For undergraduate applicant, you can also consider emipirical study and evaluation/benchmarking options. The former request the enrolled students to reproduce the state-of-the-art techniques (e.g., jailbreaking, poisoning attack, etc.) and carry out an indepth discussion in their thesis report. The latter option allows students to either conduct a large-scale comparative evaluation of existing techniques (e.g., a survey of attacks of LLMs [3]), or creating a dataset tailored for a specific objective to facilitate future research (e.g., a dataset for effective hate speech detection [4]).
Reference:
[1] Zhang, Zhibo, Wuxia Bai, Yuxi Li, Mark Huasong Meng, Kailong Wang, Ling Shi, Li Li, Jun Wang, and Haoyu Wang. "Glitchprober: Advancing effective detection and mitigation of glitch tokens in large language models." In Proceedings of the 39th IEEE/ACM International Conference on Automated Software Engineering, pp. 643-655. 2024.
[2] Li, Ningke, Yuekang Li, Yi Liu, Ling Shi, Kailong Wang, and Haoyu Wang. "Drowzee: Metamorphic testing for fact-conflicting hallucination detection in large language models." Proceedings of the ACM on Programming Languages 8, no. OOPSLA2 (2024): 1843-1872.

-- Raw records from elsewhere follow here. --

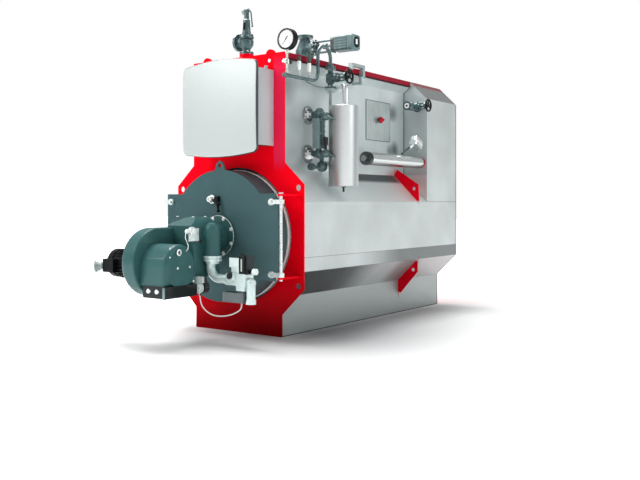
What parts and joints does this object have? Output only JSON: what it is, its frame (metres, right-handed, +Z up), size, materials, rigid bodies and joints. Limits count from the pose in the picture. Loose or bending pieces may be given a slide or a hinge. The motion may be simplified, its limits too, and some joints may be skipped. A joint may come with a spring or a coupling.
{
  "type": "industrial steam boiler",
  "caption": "Floor-standing fire-tube steam boiler: sheet casing between red end frames, hinged front door carrying a gas burner, cabinet above, valves, level gauge and vessel at the side.",
  "frame": {"origin": "on the floor at the middle of the base, under the middle cross beam", "axes": "+Z up, -Y towards the burner and the door, +X towards the side with the level gauge and valves"},
  "size_m": [1.424, 3.636, 2.602],
  "materials": {
    "red_paint": "gloss",
    "casing_sheet": "embossed satin",
    "cover_paint": "satin",
    "base_steel": "matt",
    "seat_white": "satin",
    "lining": "rough",
    "door_paint": "satin",
    "bright_steel": "satin",
    "polished_steel": "polished",
    "burner_paint": "gloss",
    "cast_grey": "painted",
    "black": "satin",
    "brass": "satin",
    "cable_white": "matt"
  },
  "bodies": {
    "boiler": {"access_panel": "casing_sheet", "actuator": "cast_grey", "base_frame": "base_steel", "boiler_shell": "base_steel", "cabinet_body": "casing_sheet", "cabinet_cover": "cover_paint", "casing_side_left": "casing_sheet", "casing_side_right": "casing_sheet", "door_seat": "seat_white", "electrode_vessel": "polished_steel", "feed_valve": "cast_grey", "flame_tube": "base_steel", "front_frame": "red_paint", "gauge_cock": "bright_steel", "hinge_rod": "bright_steel", "instrument_bracket": "bright_steel", "insulated_line": "polished_steel", "level_cock_lower": "cast_grey", "level_cock_upper": "cast_grey", "level_gauge": "cast_grey", "level_pipe": "bright_steel", "level_probe": "black", "mid_frame": "red_paint", "pressure_gauge": "black", "pressure_line": "cast_grey", "pressure_switch_front": "brass", "pressure_switch_rear": "brass", "rear_casing_left": "casing_sheet", "rear_casing_right": "casing_sheet", "rear_frame": "red_paint", "recess_wall_left": "casing_sheet", "recess_wall_right": "casing_sheet", "roof_rail_left": "red_paint", "roof_rail_right": "red_paint", "roof_sheet": "casing_sheet", "safety_nozzle": "red_paint", "safety_valve": "cast_grey", "shutoff_valve": "cast_grey", "steam_valve": "cast_grey", "tube_plate": "base_steel"},
    "burner_door": {"door": "door_paint", "door_lining": "lining", "hinge_eye_lower": "bright_steel", "hinge_eye_upper": "bright_steel", "closing_bolt_lower": "bright_steel", "closing_bolt_upper": "bright_steel", "burner_flange": "burner_paint", "burner_casing": "burner_paint", "intake_hood": "burner_paint", "burner_motor": "black", "gas_elbow": "bright_steel", "gas_valve": "bright_steel", "gas_regulator": "black", "air_servo": "black", "servo_cable": "cable_white", "motor_plug": "bright_steel", "air_switch": "bright_steel", "gas_drives": "bright_steel"},
    "shutoff_wheel": {"shutoff_handwheel": "black"},
    "feed_wheel": {"feed_handwheel": "black"}
  },
  "joints": [
    {"name": "door_hinge", "type": "hinge", "parent": "boiler", "child": "burner_door", "pos_m": [0.587, -1.502, 0.76], "axis": [0, 0, 1], "range_deg": [0, 105]},
    {"name": "shutoff_wheel_turn", "type": "hinge", "parent": "boiler", "child": "shutoff_wheel", "pos_m": [0.69, -0.747, 2.008], "axis": [1, 0, 0], "range_deg": [0, 720]},
    {"name": "feed_wheel_turn", "type": "hinge", "parent": "boiler", "child": "feed_wheel", "pos_m": [0.715, 0.554, 1.9], "axis": [1, 0, 0], "range_deg": [0, 720]}
  ]
}
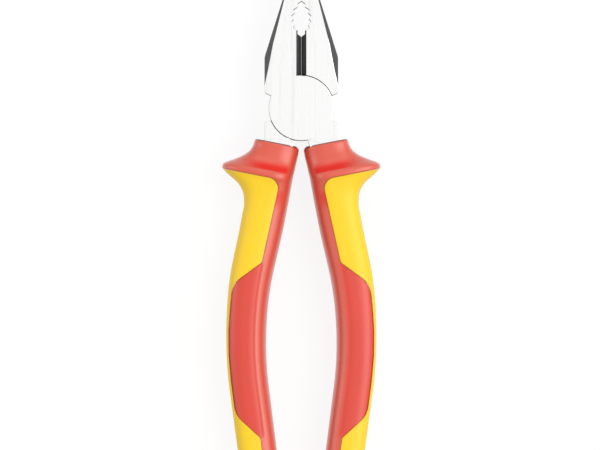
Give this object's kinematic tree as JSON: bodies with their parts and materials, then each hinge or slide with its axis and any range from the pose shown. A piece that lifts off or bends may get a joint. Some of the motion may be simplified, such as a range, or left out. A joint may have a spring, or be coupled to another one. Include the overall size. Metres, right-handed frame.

[3] Chowdhury, Arijit Ghosh, Md Mofijul Islam, Vaibhav Kumar, Faysal Hossain Shezan, Vinija Jain, and Aman Chadha. "Breaking down the defenses: A comparative survey of attacks on large language models." arXiv preprint arXiv:2403.04786 (2024).
[4] Guo, Keyan, Alexander Hu, Jaden Mu, Ziheng Shi, Ziming Zhao, Nishant Vishwamitra, and Hongxin Hu. "An investigation of large language models for real-world hate speech detection." In 2023 International Conference on Machine Learning and Applications (ICMLA), pp. 1568-1573. IEEE, 2023.